In 2002/3, when Zambia suffered one of its worst droughts, the World Food Programme worked with the country's Ministry of Education to re-start school feeding. Initially, the programme reached only 10,000 school children in five districts. Just over a decade later, some 860,000 children in over 2,000 schools are now receiving school meals on a daily basis.

Samutela Ngololo (12) says that the food he eats at school gives him the strength to learn and walk home at the end of the day. It is because of the meals that he comes to school, he says. Every day, he and his 190 fellow pupils enjoy a hot meal at Namwala Community School in southern Zambia. The ingredients - maize grain, pulses and cooking oil - are provided by the United Nations World Food Programme (WFP) in partnership with the Government.  

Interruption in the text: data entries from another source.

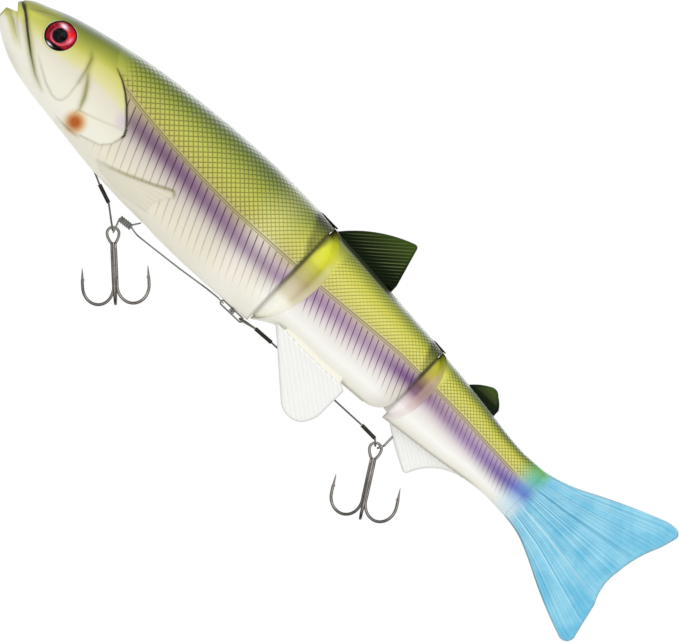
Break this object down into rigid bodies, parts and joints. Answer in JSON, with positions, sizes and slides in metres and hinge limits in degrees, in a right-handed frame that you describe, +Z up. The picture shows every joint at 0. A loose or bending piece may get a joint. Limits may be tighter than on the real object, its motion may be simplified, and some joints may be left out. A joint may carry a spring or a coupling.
{
  "type": "jointed fishing lure",
  "caption": "Jointed fish-shaped fishing lure with hinged body sections, a soft swinging tail, a line tube from mouth to throat, and treble hooks hung on belly wires.",
  "frame": {"origin": "centre of the line tube's mouth, between the jaws", "axes": "+X from nose to tail, +Z up towards the dorsal fin, left flank faces -Y"},
  "size_m": [0.2514, 0.0252, 0.0792],
  "materials": {
    "body_shell": "clear coated, scaled relief, olive back to pearl belly",
    "eye_iris": "metallic red foil",
    "eye_lens": "clear dome",
    "line_tube": "satin",
    "ballast": "dull",
    "hinge_steel": "satin",
    "rig_steel": "dark nickel",
    "leader_wire": "dark wire",
    "crimp_steel": "dark sleeve",
    "stinger_line": "stiff grey line",
    "dark_fin": "ribbed dark green",
    "clear_fin": "ribbed, translucent white",
    "tail_rubber": "soft, ribbed, pale blue",
    "hook_steel": "black nickel"
  },
  "bodies": {
    "head_section": {"head_shell_left": "body_shell", "head_shell_right": "body_shell", "eye_iris_left": "eye_iris", "eye_iris_right": "eye_iris", "eye_lens_left": "eye_lens", "eye_lens_right": "eye_lens", "line_tube": "line_tube", "front_ballast": "ballast", "front_hinge_lugs": "hinge_steel", "belly_hanger": "rig_steel", "stinger_link": "rig_steel", "leader_link": "rig_steel"},
    "mid_section": {"mid_shell_left": "body_shell", "mid_shell_right": "body_shell", "dorsal_fin": "dark_fin", "pelvic_fin_left": "clear_fin", "pelvic_fin_right": "clear_fin", "mid_ballast": "ballast", "front_hinge_pin": "hinge_steel", "rear_hinge_lugs": "hinge_steel", "rear_leader_front_loop": "leader_wire", "rear_leader_front_crimp": "crimp_steel", "rear_leader_wire": "leader_wire"},
    "rear_section": {"rear_shell_left": "body_shell", "rear_shell_right": "body_shell", "adipose_fin": "dark_fin", "anal_fin": "clear_fin", "rear_hinge_pin": "hinge_steel", "rear_hanger": "rig_steel", "rear_leader_crimp": "crimp_steel", "rear_leader_loop": "leader_wire"},
    "tail": {"tail_fin": "tail_rubber", "tail_pin": "hinge_steel"},
    "front_rig": {"front_leader_wire": "leader_wire", "front_leader_crimp": "crimp_steel", "front_leader_loop": "leader_wire", "line_knot": "stinger_line", "stinger_loop": "stinger_line", "stinger_line": "stinger_line"},
    "front_treble": {"front_treble_double": "hook_steel", "front_treble_single": "hook_steel"},
    "rear_treble": {"rear_treble_double": "hook_steel", "rear_treble_single": "hook_steel"}
  },
  "joints": [
    {"name": "front_body_hinge", "type": "hinge", "parent": "head_section", "child": "mid_section", "pos_m": [0.112, 0, 0], "axis": [0, 0, 1], "range_deg": [-30, 30]},
    {"name": "rear_body_hinge", "type": "hinge", "parent": "mid_section", "child": "rear_section", "pos_m": [0.1604, 0, 0], "axis": [0, 0, 1], "range_deg": [-30, 30]},
    {"name": "tail_hinge", "type": "hinge", "parent": "rear_section", "child": "tail", "pos_m": [0.203, 0, 0], "axis": [0, 0, 1], "range_deg": [-18, 18], "stiffness_Nm_per_rad": 0.01},
    {"name": "front_rig_swing", "type": "hinge", "parent": "head_section", "child": "front_rig", "pos_m": [0.0471, 0, -0.01769], "axis": [0.9986, 0, -0.0524], "range_deg": [-30, 30]},
    {"name": "front_treble_swing", "type": "hinge", "parent": "front_rig", "child": "front_treble", "pos_m": [0.0656, 0, -0.02802], "axis": [0, 1, 0], "range_deg": [-20, 76]},
    {"name": "rear_treble_swing", "type": "hinge", "parent": "rear_section", "child": "rear_treble", "pos_m": [0.1657, 0, -0.02087], "axis": [0, 1, 0], "range_deg": [-35, 45]}
  ]
}
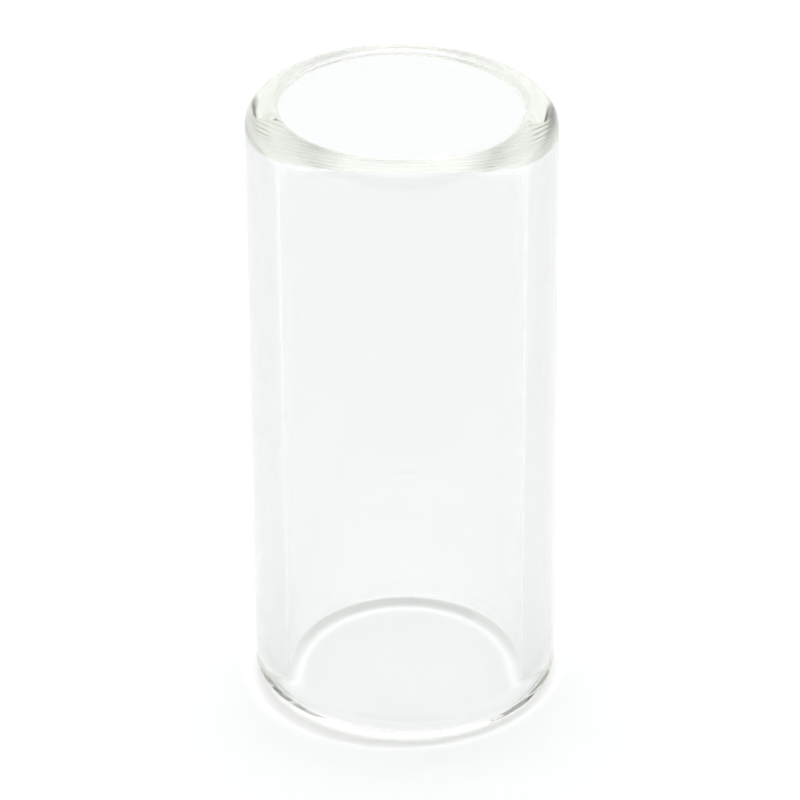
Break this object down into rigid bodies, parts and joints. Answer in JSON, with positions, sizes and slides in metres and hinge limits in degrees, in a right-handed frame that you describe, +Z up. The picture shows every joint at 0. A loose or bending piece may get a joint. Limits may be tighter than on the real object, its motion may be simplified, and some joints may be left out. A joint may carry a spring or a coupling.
{
  "type": "guitar slide",
  "caption": "Clear glass guitar slide: a straight thick-walled tube, open at both ends, with melt-rounded rims, worn on a finger and run along the strings.",
  "frame": {"origin": "on the tube's axis, at the plane of the rim it stands on", "axes": "+Z up along the tube's axis, from the lower rim to the upper one; X and Y are any two directions across it, because the tube is round"},
  "size_m": [0.028, 0.028, 0.0595],
  "materials": {
    "clear_glass": "clear, fire-polished, faint green in the thick rims"
  },
  "bodies": {
    "root": {"glass_tube": "clear_glass"}
  },
  "joints": []
}
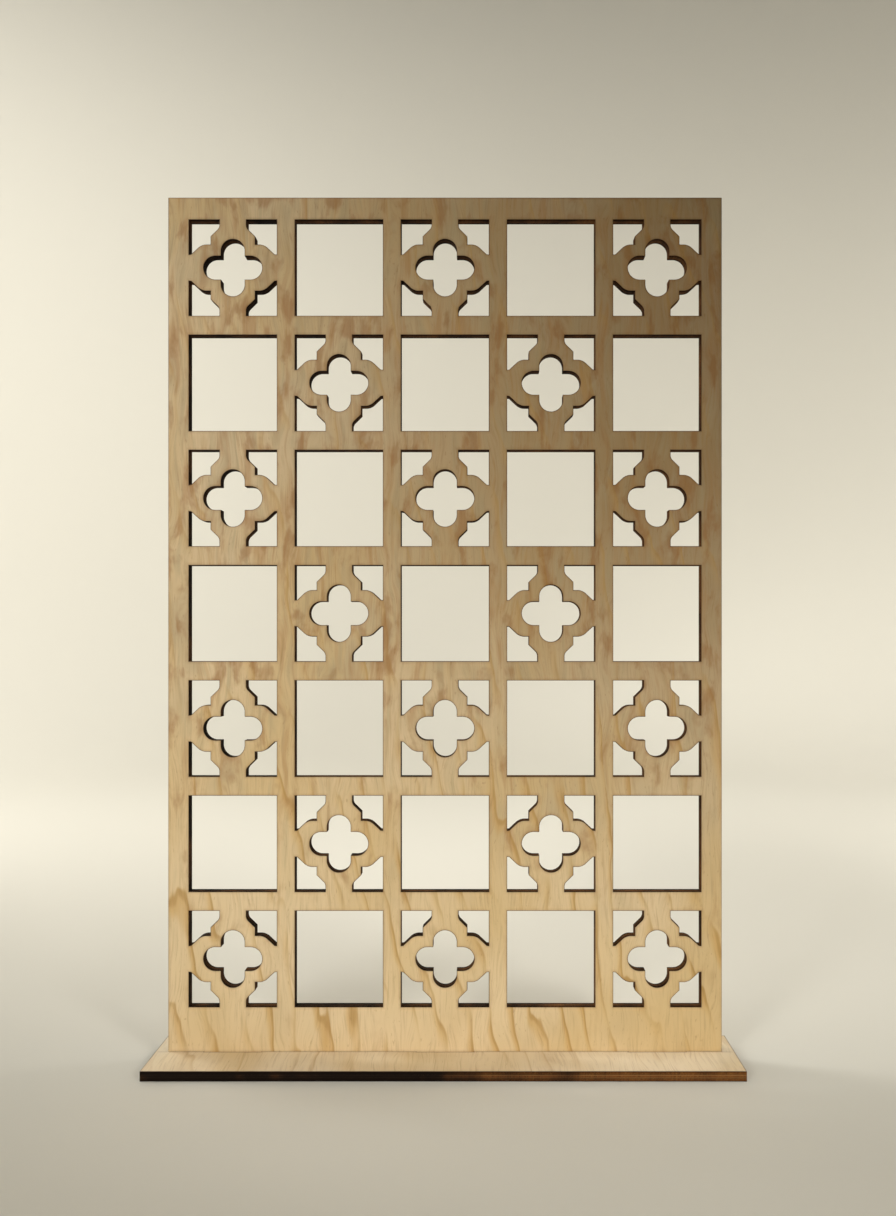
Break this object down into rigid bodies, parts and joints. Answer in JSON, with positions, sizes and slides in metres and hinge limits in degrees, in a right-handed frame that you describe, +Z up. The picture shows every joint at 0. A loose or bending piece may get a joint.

"When I'm finished with my education, I'd like to be the manager of a company," says Samutela, the fourth in a family of eight children. He says his family is poor and that they struggle to put a meal on the table. That is why school meals make such a difference, says teacher Garry Nsonga. Enrolment and attendance rates go right up when school meals are served on a daily basis - without them, a lot of children just stop coming to school.  

Since 2011, the Government of Zambia has contributed 50,000 metric tonnes of maize (worth more than US $10 million) to the country's Home Grown School Feeding (HGSF) programme. The government also allocates about US$ 1 million a year to cover their contribution's transport costs.  

"The benefits of the programme are multiple," says Zambia Country Director Simon Cammelbeeck. "They have to do with education, nutrition, and social protection - they even tie in with support to the agriculture sector. That's why the value of the Government's support to the programme cannot be overemphasized."  

The school feeding programme, through its linkages to other programmes such as the Purchase for Progress and Milk-for-Schools, contributes to developments in the agriculture and dairy sectors. Through the HGSF programme, WFP and government continue to purchase food locally as often as possible in an effort to support government objectives on food security and reduced poverty. This concept also promotes and encourages farmers and community members to grow maize and pulses which will have a ready market.